Alfredo Gaspar não pode negar o seu passado. Ele sabe que já buscou apoio do PSL, que já conversou com o deputado federal Eduardo Bolsonaro, que simpatiza com algumas (não todas!) bandeiras do atual governo federal e que, por algumas de suas posições, já foi duramente criticado pela esquerda.

Sua escolha expõe contradições pelos políticos que estarão ao seu lado e não por conta de um “bolsonarismo”. Gaspar de Mendonça nunca se disse bolsonarista. Então, não pode desdizer o que nunca foi posto por ele. Agora, pela similaridade de suas ideias com algumas pautas do governo federal, atraiu para si a atenção de muitos apoiadores de Jair Bolsonaro. Mas, as diferenças de postura entre ambos sempre foi gritante.

Gaspar de Mendonça, por exemplo, é muito mais comedido nas declarações, muito mais político e aglutinador, como prova a atual composição que orbita em torno dele. Já era assim, pois foi assim que aceitou o convite para ser secretário de Segurança Pública de Renan Filho na primeira gestão do governador. O ex-chefe do MP é também muito mais pragmático ao avaliar as condições objetivas para realizar o que deseja e traçar seus projetos. Ele adota o silêncio estratégico para enfrentar determinadas batalhas, como foi na construção de sua pré-candidatura, ao se preservar, inclusive tirando férias do cargo de chefia do Ministério Público Estadual.

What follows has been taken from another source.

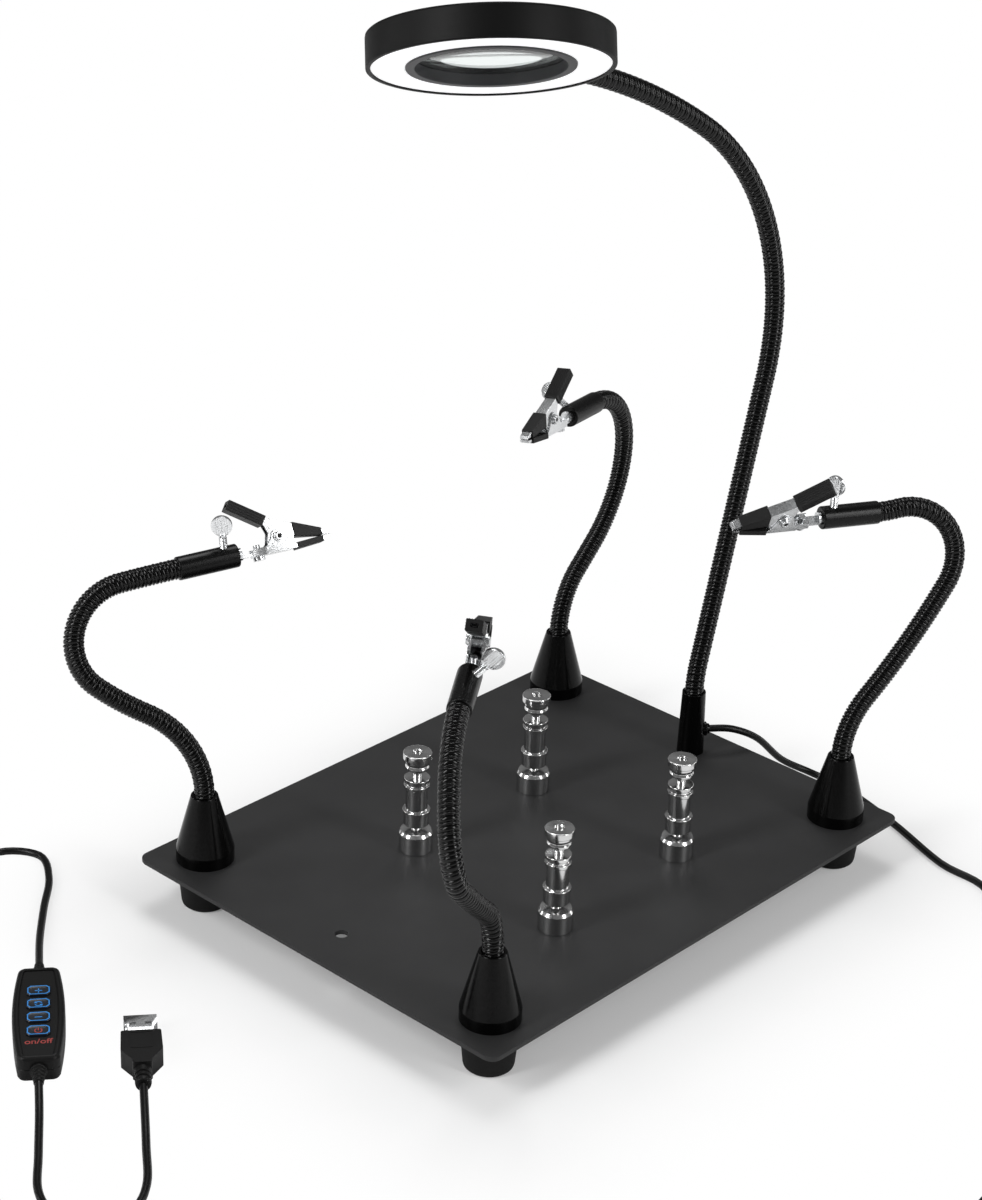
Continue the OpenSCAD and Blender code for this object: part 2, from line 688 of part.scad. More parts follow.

Alfredo Gaspar não tem rompantes. Isso é bom em alguns momentos, mas em outros não, pois até suas frases de efeito soam cirúrgicas e não espontâneas. É preciso ceticismo quanto a isso. Nunca enxerguei – e já escrevi isso no passado – em Gaspar de Mendonça uma direita conceitual, mas sim algumas convicções que o colocam na direita. Para mim, eis uma grande diferença. Mas repito: não é juízo de valor e sim uma constatação.